Exercise instructions. Only lines holding the word "objects" should be copied from the material.

Material provided.
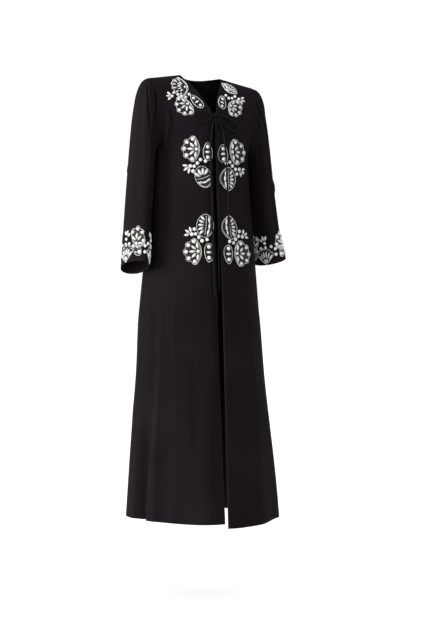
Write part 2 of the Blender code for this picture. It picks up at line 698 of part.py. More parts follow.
def front_frames(panel, plan, side):
    """Frames on a front: out from the front edge, up, and straight off the cloth."""
    tree = BVHTree.FromObject(panel, bpy.context.evaluated_depsgraph_get())
    start = Vector((side * plan.x, -1.0, plan.z - LEAN * side * plan.x))
    centre, normal, _, _ = tree.ray_cast(start, Vector((0, 1, 0)))
    up = (Vector((0, 0, 1)) - normal * normal.z).normalized()
    out = up.cross(normal) * side

    def frame_at(across, height):
        start = centre + out * across + up * height + normal * RAY
        place, facing, _, _ = tree.ray_cast(start, -normal)
        if place is None:
            raise ValueError(f"a bead hangs off the cloth at {start}")
        return frame(place, out, facing)
    return frame_at


def cuff_frames(cloth, side):
    """Frames on a sleeve: out round it from the front towards its outer side, up from its hem."""
    tree = BVHTree.FromBMesh(cloth)

    def frame_at(across, height):
        turn = CUFF_START[side] - across / (CUFF_REPEATS * CUFF_ROUND)
        down = 1 - height / CUFF_LONG
        place, ahead = sleeve_point(turn, down, side), sleeve_point(turn - 1e-3, down, side)
        out = (ahead - place).normalized()
        above = sleeve_point(turn, down - 1e-3, side) - place
        facing = out.cross(above).normalized() * side
        hit, normal, _, _ = tree.ray_cast(place + facing * RAY / 10, -facing)
        if hit is None:
            raise ValueError(f"a bead hangs off the cuff at {place}")
        return frame(hit, out, normal if normal.dot(facing) > 0 else -normal)
    return frame_at


def cuff(side, group, cutters):
    cloth = sleeve_cloth(side)
    heaps = Heaps(cuff_frames(cloth, side), side, CUFF_BEADS)
    for repeat in range(CUFF_REPEATS):
        lay_motifs(heaps, CUFF_MOTIFS, 1, repeat * CUFF_ROUND)
        lay_chains(heaps, CUFF_CHAINS, 1, repeat * CUFF_ROUND)
    beadwork(f"beads_cuff_{SIDE_NAMES[side]}", cloth, heaps, group, cutters)


def applique(name, plan, side, panel, group, cutters):
    heaps = Heaps(front_frames(panel, plan, side), side, plan.beads)
    heaps.wider = WIDER[side]
    pattern = plan.right if side == RIGHT else plan.left
    lay_motifs(heaps, pattern.motifs, plan.flip)
    lay_chains(heaps, pattern.chains, plan.flip)
    cloth = body_piece(FRONT_CELLS, -1, side)
    beadwork(f"beads_{name}_{SIDE_NAMES[side]}", cloth, heaps, group, cutters)


# ---- the tie ---------------------------------------------------------------------------------
def knot(group):
    bm = bmesh.new()
    bmesh.ops.create_cube(bm, size=1.0, matrix=Matrix.LocRotScale(KNOT_AT, None, KNOT))
    bmesh.ops.bevel(
        bm, geom=bm.edges, offset=KNOT_ROUND, segments=2, profile=0.5, affect="EDGES", material=-1,
    )
    add_object("tie_knot", bm, "tie_cord", group)


def route_points(routes, panels):
    """A cord's points, evenly spaced along one smooth curve over the fronts."""
    trees = {
        side: BVHTree.FromObject(panel, bpy.context.evaluated_depsgraph_get())
        for side, panel in panels.items()
    }

    def place(at):
        row = smooth_row(routes, at)
        side = RIGHT if row.x < 0 else LEFT
        start = Vector((side * max(abs(row.x), NEAR_EDGE), -1.0, row.z))
        hit = trees[side].ray_cast(start, Vector((0, 1, 0)))[0]
        return Vector((row.x, hit.y - row.lift, row.z))
    fine = [place(step / ROUTE_STEPS) for step in range(ROUTE_STEPS * (len(routes) - 1) + 1)]
    far = [0.0]
    for one, two in zip(fine, fine[1:]):
        far.append(far[-1] + (two - one).length)
    count = round(far[-1] / (CORD_STEP * CORD))
    wanted = [far[-1] * step / count for step in range(count + 1)]
    return [fine[min(range(len(far)), key=lambda i: abs(far[i] - length))] for length in wanted]


def cord(name, points, group):
    curve = bpy.data.curves.new(name, "CURVE")
    curve.dimensions = "3D"
    curve.bevel_depth = CORD / 2
    curve.bevel_resolution = 2
    curve.use_fill_caps = True
    spline = curve.splines.new("POLY")
    spline.points.add(len(points) - 1)
    for point, place in zip(spline.points, points):
        point.co = (*place, 1.0)
    curve.materials.append(material("tie_cord"))
    group.objects.link(bpy.data.objects.new(name, curve))


def tie(panels, group):
    knot(group)
    for kind, table in (("loop", LOOPS), ("end", ENDS)):
        for name, routes in table.items():
            cord(f"tie_{kind}_{name}", route_points(routes, panels), group)


def main():
    clear_scene()
    group, cutters = collection("abaya"), collection("cutters")
    panels = {side: front(side, group) for side in (RIGHT, LEFT)}
    bpy.context.view_layer.update()
    for side, panel in panels.items():
        for name, plan in APPLIQUES.items():
            applique(name, plan, side, panel, group, cutters)
        sleeve(side, group)
        cuff(side, group, cutters)
    back(group)
    tie(panels, group)


main()
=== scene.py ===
"""A long black crepe abaya with pearl beadwork, worn open over a cord bow, in a plain studio.

Metres, +Z up, +X towards the wearer's left, -Y the wearer's front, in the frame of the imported
model. Each piece of cloth is a thin shell on the form of its solid, beads are sewn to its face,
and everything is built from the tables at the top.
"""
import math
import random
from collections import namedtuple

import bmesh
import bpy
from mathutils import Matrix, Vector
from mathutils.bvhtree import BVHTree

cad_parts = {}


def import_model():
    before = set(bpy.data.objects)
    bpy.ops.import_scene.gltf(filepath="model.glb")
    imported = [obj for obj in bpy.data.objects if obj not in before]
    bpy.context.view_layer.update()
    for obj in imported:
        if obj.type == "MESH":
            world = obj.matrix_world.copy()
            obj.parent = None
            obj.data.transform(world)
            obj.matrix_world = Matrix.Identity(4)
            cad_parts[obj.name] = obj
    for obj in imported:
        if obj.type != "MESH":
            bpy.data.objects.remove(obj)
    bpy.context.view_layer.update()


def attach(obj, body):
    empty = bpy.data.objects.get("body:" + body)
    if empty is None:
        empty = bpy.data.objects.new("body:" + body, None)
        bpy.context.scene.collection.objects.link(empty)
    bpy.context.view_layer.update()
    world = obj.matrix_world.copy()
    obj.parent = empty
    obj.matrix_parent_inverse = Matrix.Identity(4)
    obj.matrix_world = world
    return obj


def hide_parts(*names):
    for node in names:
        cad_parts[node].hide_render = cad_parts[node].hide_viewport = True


# ---- driving sizes ---------------------------------------------------------------------------
HEM_DROP = 1.36         # neck point to hem
LEAN = 0.036            # the right shoulder, cuff and hem hang this much higher per metre across
RIGHT, LEFT = -1, 1
SIDE_NAMES = {RIGHT: "right", LEFT: "left"}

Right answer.
    group.objects.link(bpy.data.objects.new(name, curve))
    before = set(bpy.data.objects)
    imported = [obj for obj in bpy.data.objects if obj not in before]
            bpy.data.objects.remove(obj)
    empty = bpy.data.objects.get("body:" + body)
        empty = bpy.data.objects.new("body:" + body, None)
        bpy.context.scene.collection.objects.link(empty)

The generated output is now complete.